As head of state, Queen Elizabeth II formally appoints the prime minister, but her role is symbolic. Once the political picture is clear, current Prime Minister David Cameron will go to Buckingham Palace — either to tell her he can form a government, or to resign and ask her to summon Labour leader Ed Miliband.
If the exit poll result is accurate, Cameron could be expected to muster enough support from other parties to form a government.
HOW LONG WILL IT TAKE?
In 2010, it took five days for the Conservatives and Liberal Democrats to forge a coalition. Gus O'Donnell, who as Britain's top civil servant oversaw those negotiations, said that "was a piece of cake compared to what might happen this time."
"More options, more parties involved ... it is harder this time," he told the BBC.
Parliament is due to reconvene on May 18, when lawmakers will take their oaths and one will be elected Speaker. That could all happen without a government being in place.

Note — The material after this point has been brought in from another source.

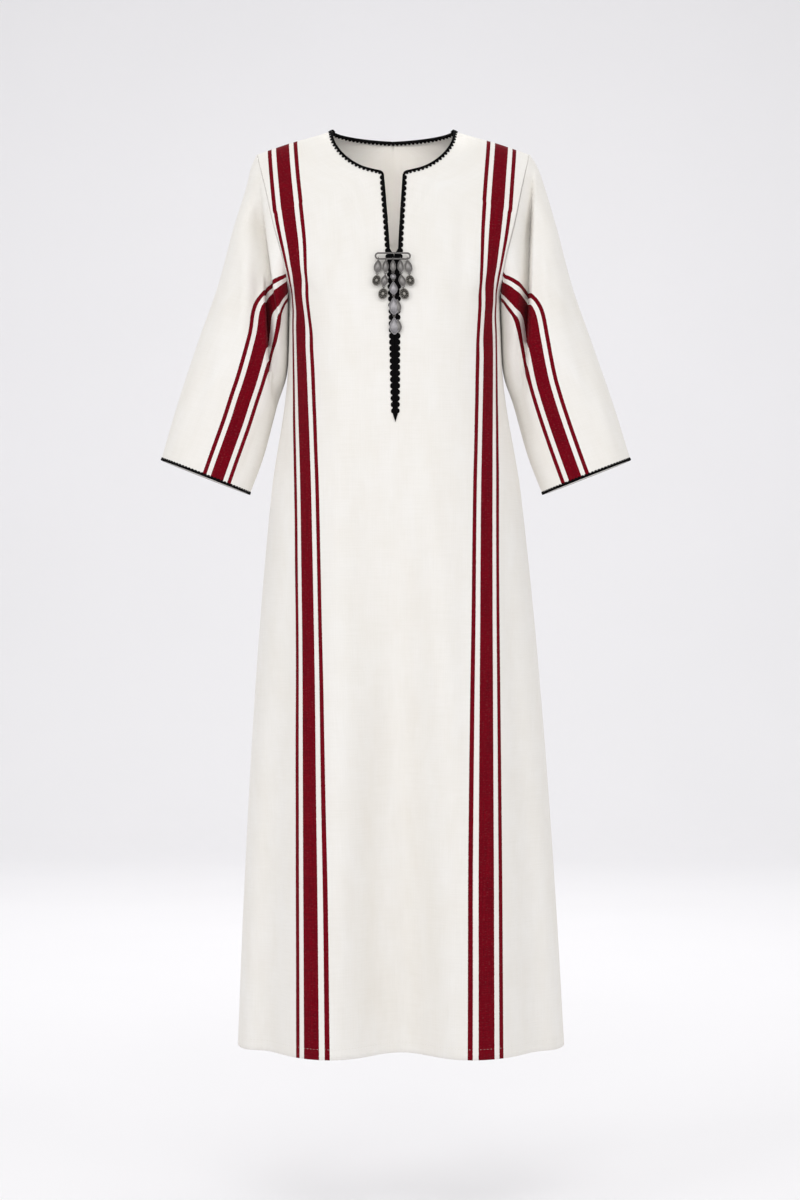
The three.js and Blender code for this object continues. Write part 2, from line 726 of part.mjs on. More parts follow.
// A solid swept through rings of equal count, open or closed on itself.
function sweep(rings, closed) {
  const points = rings.flat();
  const size = rings[0].length;
  const faces = [];
  const last = closed ? rings.length : rings.length - 1;
  for (let k = 0; k < last; k += 1) {
    const a = k * size;
    const b = ((k + 1) % rings.length) * size;
    for (let s = 0; s < size; s += 1) {
      const t = (s + 1) % size;
      faces.push([a + s, b + s, b + t]);
      faces.push([a + s, b + t, a + t]);
    }
  }
  if (!closed) {
    const end = (rings.length - 1) * size;
    const cap = THREE.ShapeUtils.triangulateShape(flatten(rings[0]), []);
    for (const [x, y, z] of cap) {
      faces.push([x, y, z]);
      faces.push([end + x, end + z, end + y]);
    }
  }
  const geometry = solid(points, faces);
  if (volume(points, faces) < 0) geometry.setIndex(faces.map(([x, y, z]) => [x, z, y]).flat());
  return geometry;
}

function volume(points, faces) {
  let sum = 0;
  for (const [a, b, c] of faces) {
    sum += points[a].dot(points[b].clone().cross(points[c]));
  }
  return sum / 6;
}

// A ring of points drawn flat, as seen along its own normal.
function flatten(ring) {
  const across = ring[1].clone().sub(ring[0]).normalize();
  const normal = new THREE.Vector3();
  ring.forEach((p, k) => normal.add(p.clone().cross(ring[(k + 1) % ring.length])));
  normal.normalize();
  const up = normal.clone().cross(across);
  return ring.map((p) => new THREE.Vector2(p.dot(across), p.dot(up)));
}

// A strip on the outside of the cloth, its plain side on the edge.
function strip(stop, band, tooth) {
  const reach = band + (stop.peak ? tooth : 0);
  const at = (along, lift) => stop.p.clone()
    .addScaledVector(stop.inward, along)
    .addScaledVector(stop.out, lift);
  const low = BRAID_LIFT;
  const high = BRAID_LIFT + BRAID_THICK;
  return [at(0, low), at(reach, low), at(reach, high), at(0, high)];
}

// The same strip folded over the edge, with scallops on both faces of the cloth.
function folded(stop) {
  const reach = BRAID_BAND + (stop.peak ? BRAID_TOOTH : 0);
  const at = (along, lift) => stop.p.clone()
    .addScaledVector(stop.inward, along)
    .addScaledVector(stop.out, lift);
  const front = BRAID_LIFT;
  const rear = -WALL - BRAID_LIFT;
  return [
    at(reach, front),
    at(reach, front + BRAID_THICK),
    at(-SEAM_GAP - BRAID_THICK, front + BRAID_THICK),
    at(-SEAM_GAP - BRAID_THICK, rear - BRAID_THICK),
    at(reach, rear - BRAID_THICK),
    at(reach, rear),
    at(-SEAM_GAP, rear),
    at(-SEAM_GAP, front),
  ];
}

function cuffRoute(sleeve) {
  const stops = [];
  const last = SLEEVE_ROWS * sleeve.across;
  for (let m = 0; m < sleeve.across; m += 1) {
    stops.push(edgeStop(sleeve, last + m, last + m - sleeve.across));
  }
  return squared(stops, true);
}

// ---- brooch ----------------------------------------------------------------

// The cloth is lowest where the braid lies on it, so the brooch hangs in front.
const PROUD = BRAID_LIFT + BRAID_THICK + SEAM_GAP + BAR_RING_RADIUS + RING_WIRE;

function inFront(x, z) {
  return new THREE.Vector3(x, bodyY(-1, 0, z) - PROUD, z);
}

const barFoot = BAR_Z - BAR_HEIGHT / 2 + BAR_WIRE / 2;
const barStraight = (BAR_WIDTH - BAR_HEIGHT) / 2; // half the straight run of its wire

function brooch() {
  const places = new Map();
  for (const drop of DROPS) {
    const above = DROPS.find((d) => d.name === drop.from);
    const between = (near, far) => mix(near, far, 0.5);
    const hook = above
      ? inFront(
        between(above.x, drop.x),
        between(above.z - above.height / 2, drop.z + drop.height / 2),
      )
      : inFront(Math.max(-barStraight, Math.min(barStraight, drop.x)), barFoot);
    places.set(drop.name, { drop, hook, eye: null });
  }
  for (const drop of DROPS) {
    if (places.has(drop.from)) places.get(drop.from).eye = places.get(drop.name).hook;
  }
  return places;
}

// A ring of wire round a centre, its axis along the given direction.
function wireRing(centre, axis, radius) {
  const ring = new THREE.TorusGeometry(radius, RING_WIRE, 4, 8);
  const turn = new THREE.Quaternion().setFromUnitVectors(new THREE.Vector3(0, 0, 1), axis);
  ring.applyQuaternion(turn);
  ring.translate(centre.x, centre.y, centre.z);
  return ring;
}

// A domed plate: flat behind, its edge a little in front, and a crown.
function plate(drop, top, foot) {
  const outline = OUTLINES[drop.shape];
  const right = outline.map((o) => [o.out * drop.width * 0.5, o.down]);
  const left = outline.map((o) => [-o.out * drop.width * 0.5, o.down]).reverse();
  const loop = [...right, ...left];
  const down = foot.clone().sub(top);
  const across = new THREE.Vector3(1, 0, 0);
  const forward = across.clone().cross(down).normalize();
  if (forward.y > 0) forward.negate();
  const at = (x, d, w) => top.clone()
    .addScaledVector(across, x)
    .addScaledVector(down, d)
    .addScaledVector(forward, w);
  const ring = (scale, w) => loop.map(([x, d]) => at(x * scale, mix(0.5, d, scale), w));
  const rings = [ring(1, -PLATE_BACK), ring(1, PLATE_RIM), ring(DOME_SHOULDER, PLATE_DOME * 0.8)];
  const points = [...rings.flat(), at(0, 0.5, PLATE_DOME), at(0, 0.5, -PLATE_BACK)];
  const size = loop.length;
  const faces = [];
  for (let k = 0; k < size; k += 1) {
    const n = (k + 1) % size;
    for (let r = 0; r < 2; r += 1) {
      faces.push([r * size + k, (r + 1) * size + k, (r + 1) * size + n]);
      faces.push([r * size + k, (r + 1) * size + n, r * size + n]);
    }
    faces.push([2 * size + k, 3 * size, 2 * size + n]);
    faces.push([k, n, 3 * size + 1]);
  }
  const turned = volume(points, faces) < 0 ? faces.map(([a, b, c]) => [a, c, b]) : faces;
  return solid(points, turned);
}

// The plain plate behind a drop, a smaller one of its shape, set over to one side.
function backingPlate(drop, top, foot) {
  const moved = new THREE.Vector3(drop.backing, BACKING_SET_BACK, 0);
  const inset = (1 - BACKING_SHARE) / 2;
  const shape = { ...drop, width: drop.width * BACKING_SHARE };
  const high = top.clone().lerp(foot, inset).add(moved);
  const low = foot.clone().lerp(top, inset).add(moved);
  return plate(shape, high, low);
}

function hangingPiece({ drop, hook, eye }) {
  const lowest = inFront(drop.x, drop.z - drop.height / 2);
  const foot = eye ?? lowest;
  const way = foot.clone().sub(hook).normalize();
  const radius = drop.from === "bar" ? BAR_RING_RADIUS : RING_RADIUS;
  const top = hook.clone().addScaledVector(way, radius);
  const end = eye ? eye.clone().addScaledVector(way, -2 * RING_RADIUS) : lowest;
  const across = new THREE.Vector3(1, 0, 0);
  let body = toManifold(plate(drop, top, end));
  if (drop.backing) body = body.add(toManifold(backingPlate(drop, top, end)));
  body = body.add(toManifold(wireRing(hook, across, radius)));
  if (eye) {
    const eyeMiddle = eye.clone().addScaledVector(way, -RING_RADIUS);
    const through = across.cross(way).normalize();
    body = body.add(toManifold(wireRing(eyeMiddle, through, RING_RADIUS)));
  }
  return fromManifold(body);
}

// The bar is an open link: wire swept round a long loop.
function bar() {
  const half = BAR_WIDTH / 2 - BAR_WIRE / 2;
  const rise = BAR_HEIGHT / 2 - BAR_WIRE / 2;
  const corner = 6;
  const rings = [];
  const middle = inFront(0, barFoot);
  for (const hand of [1, -1]) {
    for (let k = 0; k <= corner; k += 1) {
      const angle = mix(-Math.PI / 2, Math.PI / 2, k / corner) * hand;
      const x = hand * (half - rise) + hand * rise * Math.cos(angle);
      const z = BAR_Z + rise * Math.sin(angle);
      const way = new THREE.Vector3(hand * Math.cos(angle), 0, Math.sin(angle));
      const ring = [];
      for (let s = 0; s < 6; s += 1) {
        const turn = (Math.PI * s) / 3;
        ring.push(new THREE.Vector3(x, middle.y, z)
          .addScaledVector(way, (BAR_WIRE / 2) * Math.cos(turn))
          .add(new THREE.Vector3(0, (BAR_WIRE / 2) * Math.sin(turn), 0)));
      }
      rings.push(ring);
    }
  }
  return sweep(rings, true);
}

// ---- the part --------------------------------------------------------------

function add(group, name, geometry, material) {
  const mesh = new THREE.Mesh(geometry, material);
  mesh.name = name;
  group.add(mesh);
}

const dress = new THREE.Group();
const cloth = buildCloth();
for (const [name, piece] of Object.entries(cloth)) add(dress, name, piece.geometry, CLOTH);

const neckStops = scallops(frontEdgeRoute(cloth.dress_front), false);
const neckRings = neckStops.map((stop) => strip(stop, BRAID_BAND, BRAID_TOOTH));
add(dress, "neck_braid_front", sweep(neckRings, false), BRAID);

const backStops = scallops(backEdgeRoute(cloth.dress_back), false);
add(dress, "neck_braid_back", sweep(backStops.map(folded), false), BRAID);

for (const side of ["left", "right"]) {
  const stops = scallops(cuffRoute(cloth[`sleeve_${side}`]), true);
  const rings = stops.map((stop) => strip(stop, CUFF_BRAID_BAND, CUFF_BRAID_TOOTH));
  add(dress, `cuff_braid_${side}`, sweep(rings, true), BRAID);
}

add(dress, "brooch_bar", bar(), SILVER);
for (const [name, piece] of brooch()) add(dress, name, hangingPiece(piece), SILVER);

export default dress;
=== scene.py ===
"""A kaftan dress in slubby off-white cotton with woven crimson bands, black scalloped
braid at the neck, slit and cuffs, and a hanging silver brooch, filled out as if worn.

Sizes in the tables are millimetres, +X to the wearer's left, -Y to the front and
+Z up, from a point midway between the two neck ends of the shoulder seams.
"""
import math
from functools import partial
import bmesh
import bpy
import numpy as np
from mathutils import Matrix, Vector


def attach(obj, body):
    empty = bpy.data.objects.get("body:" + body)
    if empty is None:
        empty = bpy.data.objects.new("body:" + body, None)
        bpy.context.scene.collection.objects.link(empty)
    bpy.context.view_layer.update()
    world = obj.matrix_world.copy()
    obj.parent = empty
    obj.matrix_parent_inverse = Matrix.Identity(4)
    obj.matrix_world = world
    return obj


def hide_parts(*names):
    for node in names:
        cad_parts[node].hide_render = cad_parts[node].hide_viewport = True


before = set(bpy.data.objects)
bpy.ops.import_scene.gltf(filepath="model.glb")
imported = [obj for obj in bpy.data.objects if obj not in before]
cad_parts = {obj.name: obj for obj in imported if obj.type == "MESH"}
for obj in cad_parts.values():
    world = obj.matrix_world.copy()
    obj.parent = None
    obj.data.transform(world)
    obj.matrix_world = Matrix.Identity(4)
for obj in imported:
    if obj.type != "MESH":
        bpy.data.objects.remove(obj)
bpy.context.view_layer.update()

MM = 0.001
ACROSS, UP = np.array([1.0, 0, 0]), np.array([0, 0, 1.0])


def table(columns, *rows):
    """Rows of values under named columns. A row may leave out the last ones."""
    return [dict(zip(columns.split(), row)) for row in rows]


# ---- the cut and the hang of the dress ----

LENGTH = 1368
NECK_HALF = 92
SHOULDER_HALF = 204
SHOULDER_DROP = 39
UNDERARM_Z = -254
LEAN = 12
FRONT_NECK_DROP = 72
BACK_NECK_DROP = 7.5
BACK_NECK_CURVE = 1.4
SLIT_END_Z = -443
HEM_DEPTH = 15
CLOTH_THICK = 0.8
SEAM_GAP = 0.3
SLEEVE_ROUND = 2.2
ARMHOLE_BLEND = 0.3

# At each height: half width, front and back depth, and the section's exponent.
BODY = table("z half front back round",
    (0, 262, 40, 56, 2.5),
    (-85, 250, 80, 96, 2.5),
    (-120, 243, 92, 103, 2.5),
    (-160, 217, 103, 108, 2.5),
    (-200, 186, 113, 110, 2.5),
    (-230, 167, 119, 109, 2.5),
    (-254, 158, 123, 108, 2.5),
    (-300, 158.6, 128, 108, 2.4),
    (-366, 161, 133, 109, 2.3),
    (-546, 187, 146, 118, 2.1),
    (-854, 215, 163, 133, 2),
    (-1154, 234, 174, 147, 2),
    (-1368, 244.5, 181, 158, 2))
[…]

A firmer deadline is May 27, the date set for the Queen's Speech. That is an annual address, delivered by the monarch but written by ministers, outlining the government's legislative program. It is followed by a debate and a vote — and it would be hard for a government to survive losing that vote.
IN THE MEANTIME, WHO'S IN CHARGE?
Win or lose, on Friday morning Cameron will remain Britain's prime minister. The current leader and his government will remain in place until a new one is assembled. Ministers are expected to defer major decisions, but handle routine business and emergencies. The national security apparatus remains in place.
Financial markets hate instability, so some fear the pound could take a pummeling if the talks drag on.
"There will be a strong civil service presence saying: 'Do you look at the markets? You had better get a grip. You'd better work something out,'" said Leeds University political scientist David Seawright.
Other analysts believe the markets have already factored in a period of uncertainty so are unlikely to be too volatile.
Riddell points out that protracted negotiations, while novel for Britain, are the norm in many European countries.
He said, "we won't be like Belgium," which went without a government for more than a year.
"The general view is, keep calm and it will work itself out."
WHAT ARE THE LIKELY OUTCOMES?
"It's unbelievable, the permutations," said Seawright. "It'll be musical chairs to see who can form a government."
Some of the potential options:
—The Coalition Continues: Britain could see a continuation of the Conservative-Liberal Democrat coalition that has governed since 2010. The Lib Dems are open to this option, and have campaigned as the sensible center ground between Tories on the right and Labour on the left. But the party is likely to lose a big chunk of its 59 seats. Still, a Conservative-Lib Dem coalition could probably rely for support on key votes from smaller parties including Northern Ireland's Democratic Unionists and the U.K. Independence Party. The exit poll showing suggests this possibility will be high on the list of possible outcomes.
—Minority government: Either Labour or the Conservatives — whichever has more seats — could try to govern alone, relying on smaller parties for support on a vote-by-vote basis. Minority governments are often unstable, and sometimes fall within months. But Britain's political parties, with their members exhausted and coffers depleted, may be unwilling to trigger a second election this year. And recent legal changes have made it harder to bring down a government. Once, defeat on a major piece of legislation would have done it, but it now requires an explicit vote of no-confidence by lawmakers. If the Conservatives are close to a majority, as the exit poll suggests, they could pursue this option.
—Lib-Lab Pact: Labour could try to form a coalition with the Liberal Democrats, who are sympathetic to them on some issues. Such an alliance could probably command support from small left-leaning parties including Wales' Plaid Cymru and the Greens. For this prospect to take hold, Labour would have to perform far better than the exit poll indicates.
—Labour and the SNP: This potential combination is politically fraught. The SNP, which is expected to take most of the seats in Scotland, supports Scottish independence, and its participation in national government has been painted by opponents as a threat to the future of Britain. Labour leader Ed Miliband has ruled out a coalition pact or broad deal with the SNP. But he also knows that the nationalists, who are staunch anti-Conservatives, would back Labour on key votes.